If this is to be pursued then the structure and position of Silverblue needs a re-think. The KDE and Sway spins of Silverblue have better websites than Silverblue itself, for example, and it’s a pity that Silverblue has been downgraded from having an equally-sized place with other editions on the website to a text mention in the footer. Externally Silverblue has an image of being somewhat “abandoned”, with the momentum existing externally (Ublue, I note, got some great ZDNet coverage which raved about underlying Silverblue features but doesn’t mention the OS once*). A re-design of the website has been discussed, fwiw, but it seems that this has languished (while other project sites have moved forward).
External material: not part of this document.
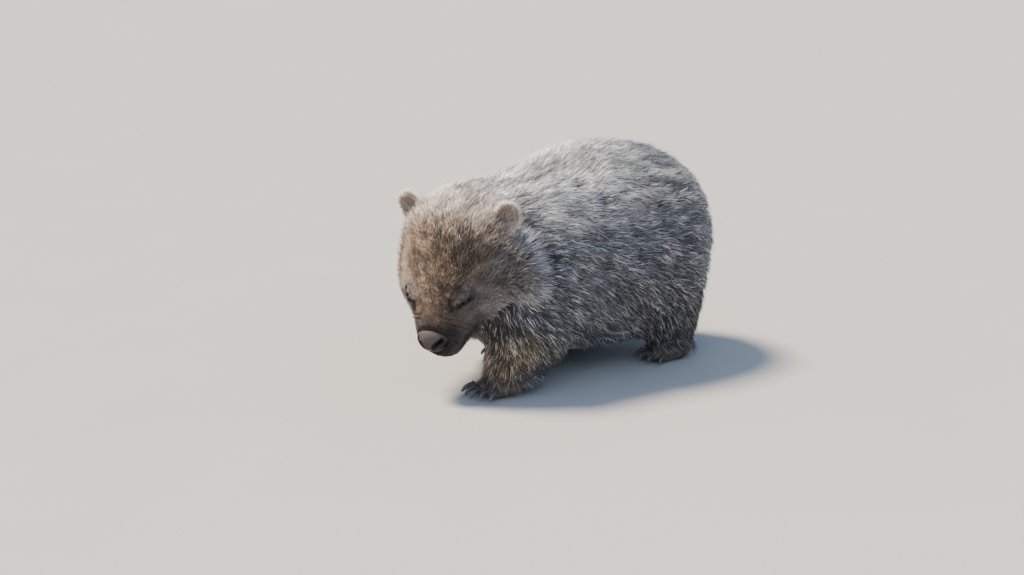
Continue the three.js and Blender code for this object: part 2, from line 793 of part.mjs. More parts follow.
const margin = LEG_STEP * 2.2;
const bodyLow = new THREE.Vector3(-190, -250, -40);
const bodyHigh = new THREE.Vector3(190, 400, 420);
const bodySurface = surfaceOf(body, bodyLow, bodyHigh, TRUNK_STEP);
let torso = solidOf(bodySurface).intersect(neckCut.behind).intersect(wristCut.ahead).subtract(headClearance);
const neckSurface = surfaceOf(melt(50, trunk, headAndNeck), at(-170, 320, 90), at(190, 0, 400), NECK_STEP);
let neckSolid = solidOf(neckSurface)
  .intersect(neckCut.ahead)
  .intersect(headCut.behind);
const bodyClearance = solidOf(grown(bodySurface, LOCK_CLEARANCE));
const legSurfaces = [];
for (const [name, { side, stand, wedge, field, paw: pawShape, claw: clawLength }] of Object.entries(limbs)) {
  const [from, to] = wedge;
  const [limbName, sideName] = name.split('_');
  const low = at(side > 0 ? -20 : -190, to + margin, -margin);
  const high = at(side > 0 ? 190 : 20, from - margin, 230 + margin);
  const kept = legWedge(side, from, to, -GAP / 2).intersect(wristCut.ahead);
  const legSurface = surfaceOf(body, low, high, LEG_STEP);
  legSurfaces.push(solidOf(grown(legSurface, LOCK_CLEARANCE)).intersect(legWedge(side, from, to, 0)));
  const fringe = limbName === 'fore' ? elbowLocks(side, from) : thighLocks(side, from);
  const legSolid = solidOf(legSurface).intersect(kept);
  const fringeSolid = wasm.Manifold.union(fringe).subtract(
    bodyClearance.subtract(legWedge(side, from, to, GAP / 2)),
  );
  torso = torso.subtract(legWedge(side, from, to, GAP / 2));
  neckSolid = neckSolid.subtract(legWedge(side, from, to, GAP / 2));
  const pawMiddle = at(stand.left, stand.ahead - 10, 22.5);
  const pawSurface = surfaceAround(field, pawMiddle, new THREE.Vector3(50, 90, 37.5), PAW_STEP);
  const pawSolid = solidOf(pawSurface).intersect(wristCut.behind).intersect(aboveFloor);
  addPart(`${limbName}_paw_${sideName}`, pawSolid, 'foot');
  const pawClearance = solidOf(grown(pawSurface, GAP));
  const pawSpace = solidOf(grown(pawSurface, LOCK_CLEARANCE)).intersect(wristCut.behind);
  addPart(
    `${limbName}_leg_${sideName}`,
    legSolid.add(fringeSolid.subtract(pawSpace)).subtract(headClearance),
    'coat',
  );
  pawShape.digits.forEach((digit, index) => {
    const clawSolid = claw(digit, clawLength).subtract(pawClearance);
    addPart(`${limbName}_claw_${sideName}_${index + 1}`, clawSolid, 'claw');
  });
}

// The fringe behind each elbow, which hangs down and back.
function elbowLocks(side, from) {
  return [0, 1, 2, 3].map((index) => {
    const heart = at(side * 84, from + 82, 66 + (index % 2) * 12);
    const root = onSurface(body, heart, at(side * (0.8 - index * 0.4), -1, 0.1));
    return lock(body, root, at(side * 0.1, -0.4, -1), ELBOW_LOCK, 3);
  });
}

// The longer coat down the back of each thigh.
function thighLocks(side, from) {
  return [0, 1, 2, 3].map((index) => {
    const heart = at(side * 84, from + 190, 66 + index * 22);
    const root = onSurface(body, heart, at(side * (0.1 + 0.15 * index), -1, -0.1));
    return lock(body, root, at(side * 0.05, -0.35, -1), THIGH_LOCK, 3);
  });
}

// The fringe along the lower edge of each flank, between the legs.
function bellyLocks() {
  const locks = [];
  for (const side of [-1, 1]) {
    for (let index = 0; index < 7; index += 1) {
      const toward = at(side * chance(0.7, 0.95), 0, -1);
      const root = onSurface(trunk, at(side * 40, 30 - index * 27 + (side < 0 ? -24 : 0), 130), toward);
      locks.push(lock(trunk, root, at(side * 0.2, -0.75, -0.7), BELLY_LOCK, 2, true));
    }
  }
  return locks;
}

const headSolid = solidOf(headSurface).intersect(headCut.ahead);
const neckClearance = solidOf(grown(neckSurface, LOCK_CLEARANCE)).intersect(headCut.behind);
let ruff = wasm.Manifold.union(ruffLocks()).intersect(snoutCut.behind);
ruff = ruff.subtract(bodyClearance.subtract(headSolid)).subtract(neckClearance);
for (const legSurface of legSurfaces) ruff = ruff.subtract(legSurface.subtract(headSolid));
addPart('head', head.add(ruff), 'face');
let belly = wasm.Manifold.union(bellyLocks());
for (const { side, wedge } of Object.values(limbs)) {
  belly = belly.subtract(legWedge(side, ...wedge, LOCK_CLEARANCE));
}
addPart('torso', torso.add(belly), 'coat');
addPart('neck', neckSolid, 'coat');

// The stub of the tail.
const tailRoot = onSurface(body, at(0, -RUMP_BACK + 100, 205), at(0, -1, -0.05));
const tailField = limb(tailRoot.clone().add(at(0, 14, 2)), tailRoot.clone().add(at(0, -9, -16)), 15, 9);
const tail = solidAround(tailField, tailRoot, new THREE.Vector3(45, 45, 45), TAIL_STEP);
addPart('tail', tail.subtract(solidOf(grown(bodySurface, GAP))), 'coat');

// The finished animal, set with the origin on the floor under its middle.
const wombat = new THREE.Group();
for (const { name, geometry, material } of parts) {
  const finish = new THREE.MeshStandardMaterial({ color: COLOURS[material], roughness: ROUGHNESS[material] });
  const mesh = new THREE.Mesh(geometry, finish);
  mesh.name = name;
  wombat.add(mesh);
}
const middle = new THREE.Box3().setFromObject(wombat, true).getCenter(new THREE.Vector3());
wombat.position.set(-middle.x, -middle.y, 0);

export default wombat;
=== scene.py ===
"""A common wombat as a museum model: skin, coat, nose, lids, eyes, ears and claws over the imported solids.

Every length in this file is in metres unless its name ends in _mm. The animal's own measures are
given as in the solids: how far to its left, how far ahead and how high, and on the head how far to
the left, how far down the face towards the nose and how far out of the forehead.
"""

import logging
import math
from dataclasses import dataclass, field
from enum import Enum

import bmesh
import bpy
import numpy as np
from mathutils import Matrix, Vector
from mathutils.bvhtree import BVHTree
from mathutils.kdtree import KDTree


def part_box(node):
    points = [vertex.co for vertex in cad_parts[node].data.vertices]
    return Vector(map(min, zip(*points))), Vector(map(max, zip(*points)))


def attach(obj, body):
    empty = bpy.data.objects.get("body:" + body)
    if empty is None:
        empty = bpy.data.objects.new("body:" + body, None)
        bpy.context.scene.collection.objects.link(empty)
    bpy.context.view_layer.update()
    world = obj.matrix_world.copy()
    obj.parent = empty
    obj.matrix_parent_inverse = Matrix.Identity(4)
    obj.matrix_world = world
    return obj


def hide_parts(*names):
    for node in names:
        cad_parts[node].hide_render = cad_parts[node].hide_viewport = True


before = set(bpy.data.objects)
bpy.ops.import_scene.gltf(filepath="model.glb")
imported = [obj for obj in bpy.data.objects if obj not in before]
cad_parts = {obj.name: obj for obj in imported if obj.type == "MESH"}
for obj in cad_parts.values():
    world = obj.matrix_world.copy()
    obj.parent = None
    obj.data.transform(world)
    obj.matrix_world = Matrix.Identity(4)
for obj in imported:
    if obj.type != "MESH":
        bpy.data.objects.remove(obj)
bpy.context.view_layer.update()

log = logging.getLogger("wombat")
MM = 0.001
SEED = 41
IMAGE_WIDTH = 1024
IMAGE_HEIGHT = 575

LIMBS = ("fore_leg_left", "fore_leg_right", "hind_leg_left", "hind_leg_right")
PAWS = ("fore_paw_left", "fore_paw_right", "hind_paw_left", "hind_paw_right")
FLESH = ("torso", "neck", "head", "snout", "tail", *LIMBS, *PAWS)

# Where the crown and the middle between the eyes are in the solids, and how the head is turned.
CROWN_MM = (17.0, -189.0, 303.0)
EYES_ON_HEAD_MM = (0.0, -143.5, -18.0)
NOSE_MIDDLE_MM = np.array([0.0, 206.0, -30.0])
NOSE_RADII_MM = np.array([29.0, 24.5, 23.5])
HEAD_YAW = math.radians(22.0)
HEAD_PITCH = math.radians(66.0)


def linear(hex_colour: str) -> tuple[float, float, float, float]:
    """Turns an sRGB hex colour into linear RGBA.

    Args:
        hex_colour: a hash sign and six digits.

    Returns:
        Red, green, blue and an alpha of one.
    """
    parts = [int(hex_colour[i : i + 2], 16) / 255 for i in (1, 3, 5)]
    rgb = [c / 12.92 if c <= 0.04045 else ((c + 0.055) / 1.055) ** 2.4 for c in parts]
    return (*rgb, 1.0)


def rgb(hex_colour: str) -> np.ndarray:
    """The same as an array of three."""
    return np.array(linear(hex_colour)[:3])


def smooth(value: np.ndarray, low: float, high: float) -> np.ndarray:
    """A soft step from 0 at low to 1 at high."""
    part = np.clip((value - low) / (high - low), 0.0, 1.0)
    return part * part * (3.0 - 2.0 * part)


def unit(vectors: np.ndarray) -> np.ndarray:
    """Each row scaled to length one."""
    return vectors / np.maximum(np.linalg.norm(vectors, axis=-1, keepdims=True), 1e-9)


def mix(low: np.ndarray, high: np.ndarray, part: np.ndarray) -> np.ndarray:
    """Blends two colours or vectors row by row, where either may be one for all rows."""
    return low + (high - low) * part[:, None]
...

There are other examples, e.g. Fedora Flatpaks not being kept up to date (I don’t know if this specific issue is still recurring on new releases). In this issue I offered to help with the Flatpaks and was referred to the package maintainers documentation - but this is entirely about RPMs (not Flatpaks), and honestly I just started questioning the value of the Fedora Flatpaks in the first place (I’m now just using Flathub directly).

In my view, this is because Silverblue (and, possibly separately, Flatpaks) doesn’t really have a working group - or, at least, not one I could track down - and so it’s very hard to contribute. As an example, someone suggested on the Matrix channel yesterday that anyone could contribute a new website, which I could do (many people could do) but I don’t want to “waste” my time crafting a contribution without reasonably knowing that it would be accepted (who would even accept it?). I have also started discussions around what packages to ship with Silverblue, and when/whether to use the Firefox Flatpak - both have had some discussion and feedback (and might be bad ideas) but have otherwise sort-of languished, and this feels like where Silverblue is on any decision-making or direction (which is my perception, as someone that really likes Silverblue and wants to help, rather than necessarily a fair representation of what is going on internally).

I think there also needs to be a re-think on the messaging around rpm-ostree. This is the “killer app” that turns immutable desktops from “a bit of an experiment” to “working, today, for most use-cases” - put simply, you can basically treat Silverblue like a Workstation installation, install most** RPMs you’re already using, and immediately benefit from the increased reliability and stability of an immutable desktop. Of course, we should encourage users to try the Flatpaks (and Toolbx) first - but rpm-ostree along with the vast Fedora RPM ecosystem is a lovely, pillowy backup that you can fall back to if you just need to get something done. But this practice isn’t actually championed (indeed, I most often see it being discouraged) which leads to new users deploying dirty hacks (e.g. installing in Toolbx, then deploying many brittle wires back into the host - .desktop files, etc) to avoid using one of the key USPs of the OS! rpm-ostree is the path to Silverblue, it’s the key USP for Silverblue, and once you tell people they can bring most** of their Workstation setup to Silverblue they are usually much more up for the switch.

Anyway, I’ve tried to give some insight into what I see to be the obstacles to achieving this objective, without coming across too negative. @tpopela and @siosm (which, so far as I can tell, are Team Silverblue) have been really helpful on Matrix and on the issue tracker, and I’m grateful that they have kept the project going (seriously, I use this OS every day, and it’s been so transformational to my workflow I would really hate to go back to a mutable OS). I do think that if this objective is to be successful Silverblue needs distinct decision-making that builds on this, giving decisive direction to the edition, and giving contributors the confidence to invest their time (and if this exists, it needs externalising).

*note: this is not a criticism of the Ublue team. What they’re building on top of Silverblue is awesome, and the momentum they’ve built up is why they’re being awarded the mindshare.

**yes, not all RPMs work on Silverblue.


There is now a SIG for Flatpaks in Fedora with regular meetings.

Silverblue discussions most likely happen in the Workstation working group (not sure as I don’t attend those).

Kinoite discussions happen in the KDE SIG meetings.